3. Write general communication guidelines for your team.
Now your team can create some general guidelines. If your organization already has communication policies, of course, you should adhere to them. (I have found many companies have good communication guidelines, but unless your boss follows them and expects others to, your team probably ignores them.)
Creating these guidelines should be a group project with the goal of obtaining as much consensus as possible. You will want to make it clear that the team's "rules of the road" supersede individual preferences. For example, if Dan prefers instant messaging, he still needs to respond to emails, unless your group decides to eliminate them altogether. Of course, your team could come up with its guidelines without listing individual preferences. But I find it helpful to know what people like first.
Your team's guidelines should be simple, such as:
• General project updates should be posted in a collaboration site rather than emailed.
• Team members should use "Do Not Disturb", "On Deadline," or similar status updates to indicate when they do not want to be interrupted. Other team members should make every effort to respect these requests.
• Team members are expected to respond to emails from other team members by close of day (or early the next day for emails sent late in the day).
• Avoid routinely sending emails that just say "thanks" - it's understood.
Don't get too carried away with the guidelines. You can also include more general advice, such as these email rules from Google's Eric Schmidt and Jonathan Rosenberg.

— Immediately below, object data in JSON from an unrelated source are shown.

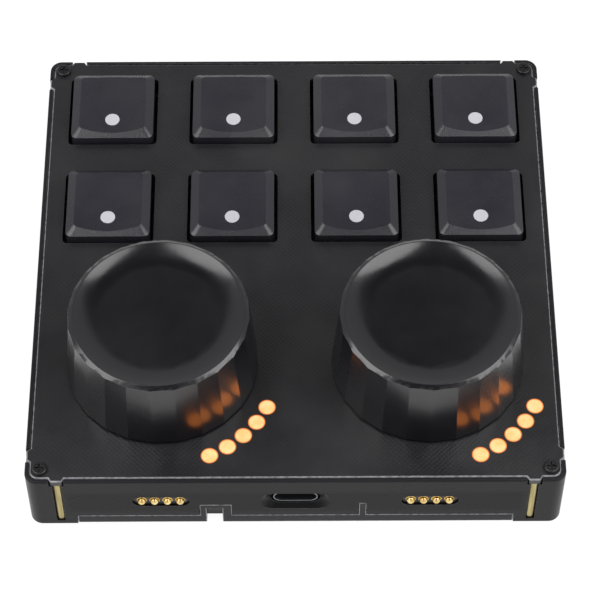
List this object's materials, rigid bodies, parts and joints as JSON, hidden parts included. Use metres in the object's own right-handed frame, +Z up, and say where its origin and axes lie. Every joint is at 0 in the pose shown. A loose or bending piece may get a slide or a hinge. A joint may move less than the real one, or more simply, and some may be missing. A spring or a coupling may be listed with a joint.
{
  "type": "midi controller module",
  "caption": "Square desktop controller module with low keys, faceted endless push knobs, arcs of indicator lights, a socket and magnetic side contacts.",
  "frame": {"origin": "centre of the footprint, at the underside of the feet", "axes": "+X right, +Y back, +Z up; the socket is at -Y"},
  "size_m": [0.1076, 0.1076, 0.0347],
  "materials": {
    "face_black": "fine woven texture, matte",
    "smoke_plastic": "dark translucent, satin gloss",
    "rubber_black": "matte",
    "magnet_gold": "gold plated, satin",
    "screw_black": "black oxide",
    "board_black": "solder mask",
    "chip_black": "moulded",
    "lamp_white": "small lamp package",
    "light_orange": "clear, lit from below",
    "switch_black": "moulded",
    "stem_grey": "moulded",
    "cap_black": "fine grained satin",
    "window_white": "milky",
    "spring_steel": "drawn wire",
    "encoder_metal": "plated",
    "rotor_plastic": "moulded",
    "knob_black": "gloss facets, satin top",
    "socket_steel": "stamped",
    "tongue_black": "moulded",
    "block_grey": "moulded",
    "contact_gold": "gold plated, polished"
  },
  "bodies": {
    "case": {"top_plate": "face_black", "housing": "smoke_plastic", "base_cover": "smoke_plastic", "rubber_feet": "rubber_black", "corner_magnets": "magnet_gold", "plate_screws": "screw_black", "main_board": "board_black", "board_chips": "chip_black", "board_lamps": "lamp_white", "light_guides": "light_orange", "switch_bases": "switch_black", "switch_tops": "switch_black", "encoder_bodies": "encoder_metal", "bushing_nuts": "encoder_metal", "socket_shell": "socket_steel", "socket_tongue": "tongue_black", "contact_blocks": "block_grey", "contact_barrels": "contact_gold", "key_spring_1": "spring_steel", "key_spring_2": "spring_steel", "key_spring_3": "spring_steel", "key_spring_4": "spring_steel", "key_spring_5": "spring_steel", "key_spring_6": "spring_steel", "key_spring_7": "spring_steel", "key_spring_8": "spring_steel"},
    "key_1": {"keycap_1": "cap_black", "key_window_1": "window_white", "key_stem_1": "stem_grey"},
    "key_2": {"keycap_2": "cap_black", "key_window_2": "window_white", "key_stem_2": "stem_grey"},
    "key_3": {"keycap_3": "cap_black", "key_window_3": "window_white", "key_stem_3": "stem_grey"},
    "key_4": {"keycap_4": "cap_black", "key_window_4": "window_white", "key_stem_4": "stem_grey"},
    "key_5": {"keycap_5": "cap_black", "key_window_5": "window_white", "key_stem_5": "stem_grey"},
    "key_6": {"keycap_6": "cap_black", "key_window_6": "window_white", "key_stem_6": "stem_grey"},
    "key_7": {"keycap_7": "cap_black", "key_window_7": "window_white", "key_stem_7": "stem_grey"},
    "key_8": {"keycap_8": "cap_black", "key_window_8": "window_white", "key_stem_8": "stem_grey"},
    "rotor_left": {"encoder_rotor_left": "rotor_plastic"},
    "knob_left": {"knob_left": "knob_black", "encoder_shaft_left": "encoder_metal"},
    "rotor_right": {"encoder_rotor_right": "rotor_plastic"},
    "knob_right": {"knob_right": "knob_black", "encoder_shaft_right": "encoder_metal"},
    "contacts_front": {"contact_pins_front": "contact_gold"},
    "contacts_right": {"contact_pins_right": "contact_gold"},
    "contacts_back": {"contact_pins_back": "contact_gold"},
    "contacts_left": {"contact_pins_left": "contact_gold"}
  },
  "joints": [
    {"name": "key_1_press", "type": "slide", "parent": "case", "child": "key_1", "axis": [0, 0, -1], "range_m": [0, 0.003], "stiffness_N_per_m": 100, "springref_m": -0.003, "deforming": ["key_spring_1"]},
    {"name": "key_2_press", "type": "slide", "parent": "case", "child": "key_2", "axis": [0, 0, -1], "range_m": [0, 0.003], "stiffness_N_per_m": 100, "springref_m": -0.003, "deforming": ["key_spring_2"]},
    {"name": "key_3_press", "type": "slide", "parent": "case", "child": "key_3", "axis": [0, 0, -1], "range_m": [0, 0.003], "stiffness_N_per_m": 100, "springref_m": -0.003, "deforming": ["key_spring_3"]},
    {"name": "key_4_press", "type": "slide", "parent": "case", "child": "key_4", "axis": [0, 0, -1], "range_m": [0, 0.003], "stiffness_N_per_m": 100, "springref_m": -0.003, "deforming": ["key_spring_4"]},
    {"name": "key_5_press", "type": "slide", "parent": "case", "child": "key_5", "axis": [0, 0, -1], "range_m": [0, 0.003], "stiffness_N_per_m": 100, "springref_m": -0.003, "deforming": ["key_spring_5"]},
    {"name": "key_6_press", "type": "slide", "parent": "case", "child": "key_6", "axis": [0, 0, -1], "range_m": [0, 0.003], "stiffness_N_per_m": 100, "springref_m": -0.003, "deforming": ["key_spring_6"]},
    {"name": "key_7_press", "type": "slide", "parent": "case", "child": "key_7", "axis": [0, 0, -1], "range_m": [0, 0.003], "stiffness_N_per_m": 100, "springref_m": -0.003, "deforming": ["key_spring_7"]},
    {"name": "key_8_press", "type": "slide", "parent": "case", "child": "key_8", "axis": [0, 0, -1], "range_m": [0, 0.003], "stiffness_N_per_m": 100, "springref_m": -0.003, "deforming": ["key_spring_8"]},
    {"name": "knob_left_turn", "type": "hinge", "parent": "case", "child": "rotor_left", "pos_m": [-0.02675, -0.0253, 0.0168], "axis": [0, 0, 1], "continuous": true},
    {"name": "knob_left_push", "type": "slide", "parent": "rotor_left", "child": "knob_left", "axis": [0, 0, -1], "range_m": [0, 0.0005], "stiffness_N_per_m": 4000, "springref_m": -0.0005},
    {"name": "knob_right_turn", "type": "hinge", "parent": "case", "child": "rotor_right", "pos_m": [0.02675, -0.0253, 0.0168], "axis": [0, 0, 1], "continuous": true},
    {"name": "knob_right_push", "type": "slide", "parent": "rotor_right", "child": "knob_right", "axis": [0, 0, -1], "range_m": [0, 0.0005], "stiffness_N_per_m": 4000, "springref_m": -0.0005},
    {"name": "contacts_front_push", "type": "slide", "parent": "case", "child": "contacts_front", "axis": [0, 1, 0], "range_m": [0, 0.0006], "stiffness_N_per_m": 3000, "springref_m": -0.0006},
    {"name": "contacts_right_push", "type": "slide", "parent": "case", "child": "contacts_right", "axis": [-1, 0, 0], "range_m": [0, 0.0006], "stiffness_N_per_m": 3000, "springref_m": -0.0006},
    {"name": "contacts_back_push", "type": "slide", "parent": "case", "child": "contacts_back", "axis": [0, -1, 0], "range_m": [0, 0.0006], "stiffness_N_per_m": 3000, "springref_m": -0.0006},
    {"name": "contacts_left_push", "type": "slide", "parent": "case", "child": "contacts_left", "axis": [1, 0, 0], "range_m": [0, 0.0006], "stiffness_N_per_m": 3000, "springref_m": -0.0006}
  ]
}
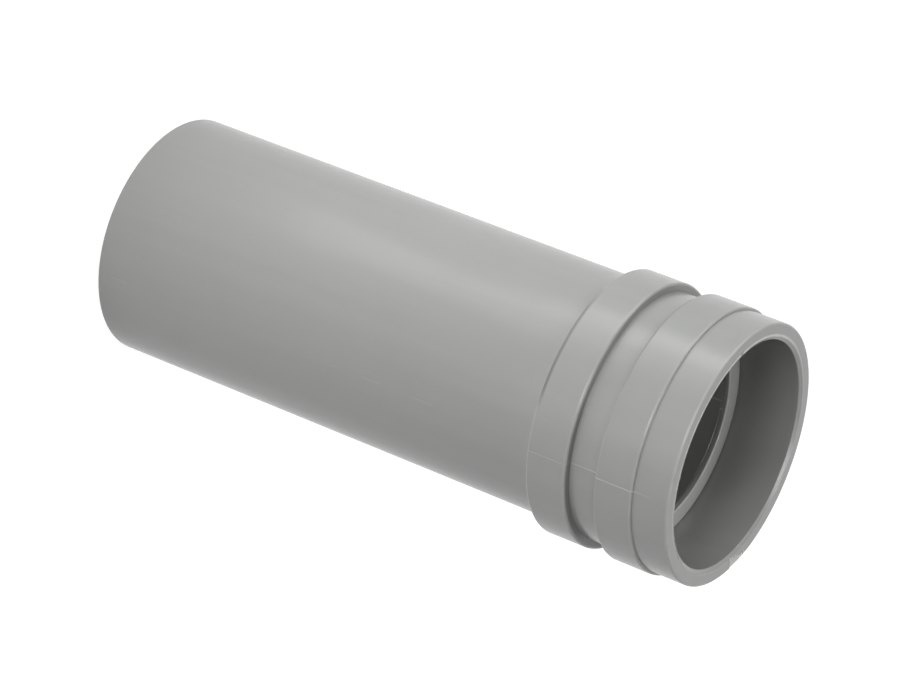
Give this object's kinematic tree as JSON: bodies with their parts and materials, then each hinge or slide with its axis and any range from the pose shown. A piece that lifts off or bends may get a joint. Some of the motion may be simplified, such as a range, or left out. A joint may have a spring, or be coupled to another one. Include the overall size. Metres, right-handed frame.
{
  "type": "toilet pan connector",
  "caption": "Straight rigid pan connector: a plain soil tube whose outside-banded collar holds a socket with a lead-in and a stop ring for the pan's outlet.",
  "frame": {"origin": "centre of the plain spigot end, on which the connector stands", "axes": "+Z along the tube's axis, from the spigot end up to the socket's mouth; X and Y are alike, because the part is round"},
  "size_m": [0.1208, 0.1208, 0.3],
  "materials": {
    "grey_moulding": "satin moulded grey plastic"
  },
  "bodies": {
    "root": {"connector_body": "grey_moulding"}
  },
  "joints": []
}
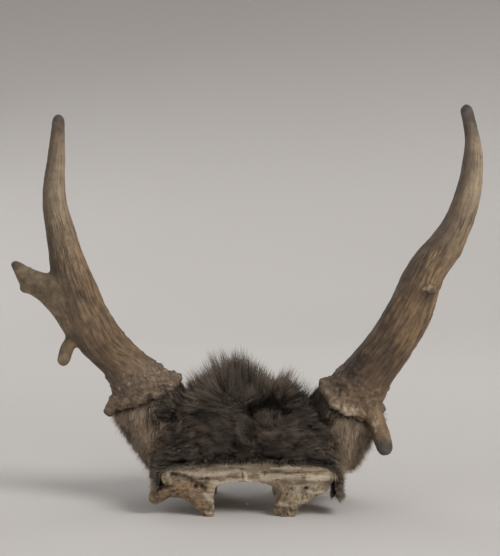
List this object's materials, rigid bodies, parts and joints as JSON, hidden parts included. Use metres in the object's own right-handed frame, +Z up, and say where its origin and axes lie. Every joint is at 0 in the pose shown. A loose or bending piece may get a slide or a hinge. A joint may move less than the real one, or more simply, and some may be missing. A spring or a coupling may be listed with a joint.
{
  "type": "deer antlers on skull plate",
  "caption": "Pair of weathered, branched deer antlers on a sawn skull plate that still carries its dried scalp and dark fur; stands on the sawn underside.",
  "frame": {"origin": "on the sawn underside that it stands on, below the middle of its overall box", "axes": "+X across the spread, towards the antler at a viewer's right who faces the forehead; +Y from the sawn forehead to the back of the skull; +Z up, towards the tips"},
  "size_m": [0.4682, 0.154, 0.4024],
  "materials": {
    "bone": "dry weathered bone, matt and porous, stained brown",
    "antler": "ridged brown antler bone with paler worn ridges, matt",
    "hide": "hard dried rawhide with short tan hair",
    "fur": "dense dark brown fur, soft and dull"
  },
  "bodies": {
    "root": {"skull_plate": "bone", "antler_left": "antler", "antler_left_fork": "antler", "antler_right": "antler", "antler_right_brow_tine": "antler", "scalp_skin": "hide", "scalp_fur": "fur"}
  },
  "joints": []
}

Unfortunately, a lot of bosses are not great communicators, which might make it challenging to raise this issue. Focus on the productivity benefits. If you think your discussion will get too heated or political, ask if you can bring in a facilitator.
The important thing is for you and your team to stop making assumptions. Post your team's communication guidelines and individual preferences. Tweak them regularly. Reducing the barriers to effective communication will ease frustration and make your team more productive.